In the 1990s, the government forcefully dislocated its Kurdish citizens from their villages. Kurdish political parties got shut down on the basis of being terrorist organisations. Leyla Zana, a parliamentary member, was sentenced to 15 years in prison for taking the last sentence of her oath in Kurdish. Musa Anter, a Kurdish writer and activist, was assassinated.

Meanwhile we lived in a nice house and there was no trace of an accent in my Turkish, which was typical for other Kurdish kids. I blended in at school in such a way that people didn’t suspect anything. I remember a girl on the school bus making fun of Kurdish kids as having lice and snot running down their noses. I didn’t speak up, partly because I was shy and partly because my mother’s words rang in my ears: “If anyone asks you if you are Kurdish, tell them you are not in school to speak about politics. You are there to learn.” Also I wanted to fit in and be the same as everyone else. So I didn’t acknowledge being a Kurd, which I realise now is worse than admitting the truth, because I was ashamed of who I was, which then made me ashamed to be ashamed.

Eventually, my parents won a green card from the American Dream lottery, and we moved to the US. Suddenly I could tell people who I was, and they had no clue what Kurd meant. This was liberating. People coexisted in the US. There were translations available in minority languages on legal documents, an unthinkable practice in Turkey. I began to fully embrace being a Kurd.

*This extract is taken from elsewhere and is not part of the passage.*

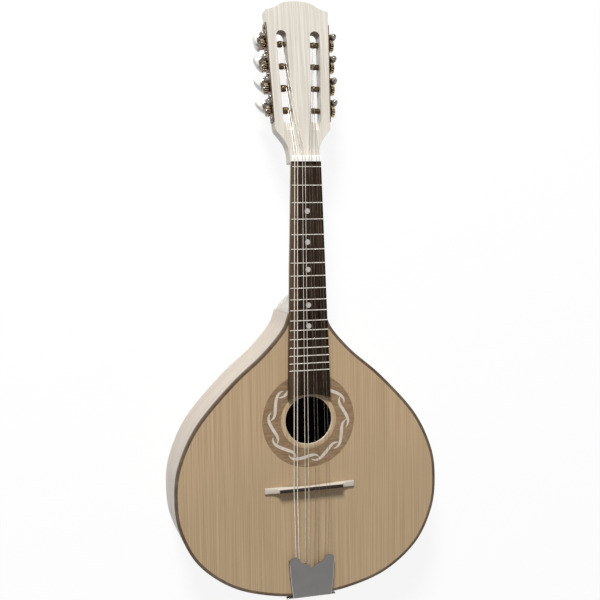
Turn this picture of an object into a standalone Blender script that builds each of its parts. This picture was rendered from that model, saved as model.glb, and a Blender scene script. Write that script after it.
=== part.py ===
import math

import bmesh
import bpy
from mathutils import Matrix, Vector

MM = 0.001

# Driving dimensions. The instrument lies on its back, the neck runs along +Y,
# and +Z leaves the soundboard. While it is built, Y = 0 is the bridge line and
# Z = 0 is the soundboard's top face.
SCALE_LENGTH = 350 * MM
BODY_WIDTH = 298 * MM
BODY_DEPTH = 66 * MM
BRIDGE_TO_TAIL = 120.9 * MM
BRIDGE_TO_NECK_END = 193 * MM
SOUNDBOARD_THICKNESS = 2.8 * MM
BACK_THICKNESS = 2.8 * MM
SIDE_THICKNESS = 2.4 * MM
BINDING_WIDTH = 2.7 * MM
BINDING_DEPTH = 5.0 * MM
LINING_WIDTH = 4.5 * MM
LINING_HEIGHT = 7.0 * MM
TAIL_BLOCK_LENGTH = 20 * MM
NECK_BLOCK_LENGTH = 34 * MM
HOLE_FROM_BRIDGE = 75.3 * MM
HOLE_RADIUS = 26.3 * MM
HOLE_RING_RADIUS = 31.5 * MM
ROSETTE_RADIUS = 52.2 * MM
ROSETTE_THICKNESS = 1.0 * MM
NUT_WIDTH = 32.4 * MM
NUT_THICKNESS = 6.3 * MM
NUT_HEIGHT_OVER_BOARD = 1.9 * MM
BOARD_THICKNESS = 5.0 * MM
BOARD_PAST_ZERO_FRET = 5.5 * MM
BOARD_TAPER = 0.0298
BOARD_END_FROM_HOLE = 29.2 * MM
BOARD_END_SAG = 4.6 * MM
FRET_COUNT = 17
FRET_WIDTH = 1.6 * MM
FRET_HEIGHT = 0.9 * MM
NECK_THICKNESS = 15.0 * MM
HEAD_TILT = math.radians(8.0)
HEAD_THICKNESS = 15.0 * MM
HEAD_DROP = 1.7 * MM
HEAD_LENGTH = 176 * MM
HEAD_SHOULDER = 35.2 * MM
HEAD_FLARE = math.radians(1.99)
HEAD_EDGE_AT_NUT = 29.3 * MM
SLOT_FROM_EDGE = 10.1 * MM
SLOT_WIDTH = 10.6 * MM
SLOT_START = 43.2 * MM
SLOT_PAST_ROLLER = 13.3 * MM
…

And then 9/11 happened and Muslims became stigmatised. Although I wasn’t religious and didn’t think about Islam as a large part of my identity, people saw me as a Muslim because I was from Turkey. Around then, in an effort to keep her children faithful to her culture, my mother began wearing a head scarf. I went to Arabic grocery shops in Dearborn, Michigan, and was surprised to feel kinship to the people there. The stores smelled of feta cheese and spices, which were the smells of bakkals in Turkey, and the memories of similarly dressed women came to my mind. I realised I was undeniably a Muslim – if not religiously, then culturally. I can be both, I decided: a Kurd first and a Muslim second.

Today I am a mother to three interracial children – my husband’s parents are Pakistani immigrants. When my son was called “chocolate face,” I realised there was more to my identity. I will never forget the way his small body shrank as he muttered, “I’m dark because of the sun, right, Mommy?”

“Right …” I said hesitantly. “Your friend is blonde like his parents and you are dark like your parents, and that’s okay.” And then I did what any parent in Silicon Valley would do when their child is confronted with their race. I bought a bunch of parenting books. From Nurtureshock I learned that kids form biases early, that they are not colour blind, we just think they are. The earlier kids have conversations about race, the more likely they will be accepting of others. This makes sense to me because my parents did something similar when they asked me to not tell people that I was a Kurd: They told me I was different. My children can’t un-see their colour, but I understand. “We’re all different, and that’s okay,” I tell them. I want to instil in them a good moral compass and I think this is possible by having empathy. In fact, I think that will come a bit naturally to them because the marginalised minority experience can give one empathy.

In both the US and in Turkey, I am marginalised. I realise now the idea of “other” will exist no matter where I go. I don’t want my children to be ashamed of being brown-coloured Muslims. I want them to be empowered by their heritage and feel that they are fully Americans in ways I never felt Turkish in Turkey. I know this is possible because, despite everything, I feel that the US is my home.

I went to Michigan for Thanksgiving. I thought I would feel resentment there, or that my mother would get unwelcome stares. Instead, people were pleasant in their usual Midwestern ways. And although my mother felt the need to replace her hijab with a hat when we went to Lowell, a small town, there was no tension. “You are all so beautiful,” a woman told us as we entered her shop, “all of you.” It probably helped that my mother has a charming smile and we walked in with a cute baby. We were exotic as non-blonde people, yes, but we were not hated.

I choose to remain hopeful about the future of the US. The burgeoning message of hate hasn’t stolen the goodness out of all the people who voted for Trump and I saw that in Michigan. Since the election, I have called my representatives. I have donated money to Muslim Advocates and to the America Civil Liberties Union. I resist the hate rhetoric. I will keep an open mind even though it’s hard when everything I read online paints a gloomy reality for minorities. That’s because I have no other choice: I must move forward not just for me, but the sake of my children.